Again, if you're seeing hot pixels in short exposures, then I suspect an issue. I would expect to see hot pixels in long exposures.

Good luck!

starryalley said...

Thanks Phil. Your comments are really useful for me! Mine only shows those hot pixels at > 20s exposures. That seems to be normal. I will also check another D7000 again in the shop and see if the amount of hot pixels look the same. Then I should be fine with my D7000 for astrophotography. Thanks again! :)

Anonymous said...

How about Hydrogen-aplha sensitivity? Do you think, that the d7k is better, than the older cameras?

Phil said...

Hi Anon - apologies for the late delay on this. I only just noticed it. I do not have much knowledge about HA stuff - sorry! The D7000 is still fairly new to market so keep scanning Google (Blogs area) to see if anyone else takes this on...

markogts said...

Hi Phil! Very interesting. I wonder: do you use the D7000 in "mode 3" or in "mode 1"? Is the result consistent? Because anyway there still is some non-linear filter being applied, albeit milder. When I did a dark frame subtraction on my D80 in "mode 1" I got donut-shaped, hollow stars. The possibility to take astro-pictures in "mode 1" would be a great improvement. Thank you!

Phil said...

Hi Markogts! Well, I have been shooting in "Mode 1" or regular mode. Someone on another group (Yahoo! NikonDSLR Astro group) asked if I could do a side-by-side comparison of regular shooting and mode 3 shooting. I have not done that yet. Based on the report featured in the blog post here, it seems that the new Nikon image processing is much better than on prior Nikons and therefore gets rid of the whole "star eater" issue. I'll run a test and see the difference between mode 1 and mode 3 early next month...


SEONGPOR said...

Sorry, I am totally new to this. By the way what is Mode 1 and 3 means? What about mode 2?

Phil said...

SEONGPOR - Sorry for the delayed response.

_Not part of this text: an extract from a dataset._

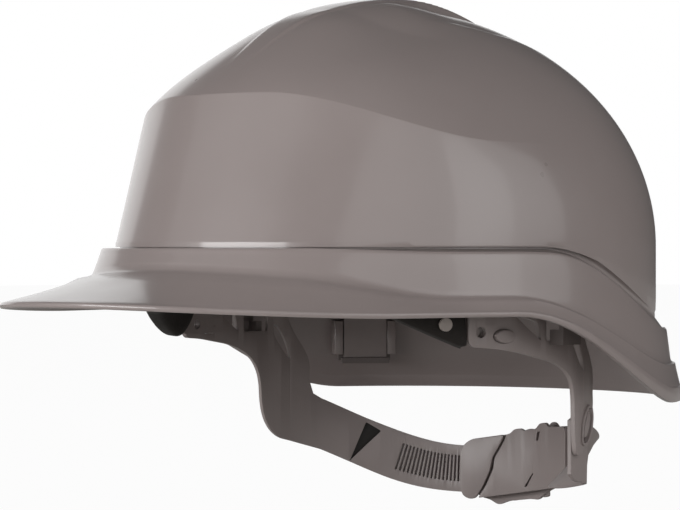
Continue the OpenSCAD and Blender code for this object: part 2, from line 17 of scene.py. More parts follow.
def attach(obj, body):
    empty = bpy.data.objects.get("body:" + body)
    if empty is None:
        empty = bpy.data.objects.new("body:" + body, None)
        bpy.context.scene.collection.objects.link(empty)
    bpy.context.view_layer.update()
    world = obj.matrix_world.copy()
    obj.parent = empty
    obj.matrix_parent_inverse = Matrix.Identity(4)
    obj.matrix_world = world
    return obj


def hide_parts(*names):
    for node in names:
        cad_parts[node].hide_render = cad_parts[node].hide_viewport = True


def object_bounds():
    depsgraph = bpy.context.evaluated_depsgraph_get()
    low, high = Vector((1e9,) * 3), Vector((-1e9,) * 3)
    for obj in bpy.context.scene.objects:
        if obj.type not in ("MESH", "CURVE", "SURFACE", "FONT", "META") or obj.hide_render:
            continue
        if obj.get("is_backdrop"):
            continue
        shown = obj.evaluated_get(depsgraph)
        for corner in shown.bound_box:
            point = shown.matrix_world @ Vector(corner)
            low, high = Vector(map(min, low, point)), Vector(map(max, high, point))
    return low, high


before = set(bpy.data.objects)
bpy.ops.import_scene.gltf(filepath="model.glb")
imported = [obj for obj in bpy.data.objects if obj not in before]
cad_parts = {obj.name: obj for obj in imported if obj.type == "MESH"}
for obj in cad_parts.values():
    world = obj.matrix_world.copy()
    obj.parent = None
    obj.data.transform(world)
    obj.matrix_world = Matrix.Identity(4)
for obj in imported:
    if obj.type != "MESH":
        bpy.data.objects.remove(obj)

Mode 3 = Is a hack, basically. You take a RAW file, then when your exposure is finished, you turn off the camera physically before/while the camera runs through its noise reduction routine. This saves a pure raw file on your SD card that doesn't have Nikon's "star eater" algorithm applied.

Mode 1 = Normal mode with Noise Reduction on and applied

Mode 2 = idea :-)

As indicated here, it looks like with the Nikon D7000 they have a much better noise handling capability that doesn't take away fine detail from astro images.


Mike Farid said...

nice review, i always respected dealing with nikon's RAW files, but i'm a canon guy, and maybe due to my love to the D series i always find that it is the best to get those fainter details,
please check my article about low budget astrophotography with much cheaper devices:

damian said...


I've been a B&W photographer for years (film, not digital) but I also own an old Nikon D70 with a few lenses. I've been an amateur astronomer for years and I'm not getting serious about combining the two. I also want to upgrade from the D70.

Having read Jerry Lodriguss's recommendations (, I'm torn between getting the D7000 or a Canon. Besides the RAW filtering issue, which as you point out Nikon has improved, it seems that Canons are much easier to control from a computer - setting things like multiple long exposures to go off rather than having to do it manually.

How hard is it, in your experience, to control the D7000 from your laptop?



Phil said...

Hi Damian,

Admittedly, as interested as I am in astrophotography, this particular hobby is the secondary reason why I bought my D7000. I bought it for other uses, trying to get into the semi-pro arena.

Having said that, it was a huge step up from my D40 for astrophotography. Better noise handling, live view and the 16.7 megapixels makes the camera a decent astrophotography rig.

I don't have a lot of experience with Canons. I don't like getting involved in the Canon vs. Nikon battle that pervades the internet. I just went with Nikon and have had fun with them. maybe one day I will switch but now I have a decent Nikon lens investment.

I have not spent much time trying to control my Nikon from my PC. I am happy to simply use the IR remote and shoot manually. Nikons don't seem to want to let you shoot greater than 30 second exposures when using PC control software. In Bulb, you can't specific actual timed exposures of say, 1 minute or 10 minutes. I DO find that annoying and can't fathom why the D7000 which is basically a PC with a lens mount, simply can't perform times exposures greater than 30 seconds. Annoying.

I know you can buy a special cable that will allow you to do it, can't remember where from. It effectively lets you set a specific number of minutes for an exposure. Again, no experience with this widget.

I am happy enough shooting manually with my IR remote. It gives me something to do while shooting! :-) Still, I am sure that the fact that you can do this with Canons gives them a slight edge in the astrophotography sphere.


Admin As said...
This comment has been removed by a blog administrator.
Simeon Pilgrim said...

Hi Phil,

Just letting you know the code to turn this off has been found on the D7000, and a public beta patch will be relesed this weekend.

If you are still using Nikon camera's what model's are you using to help target the patching process.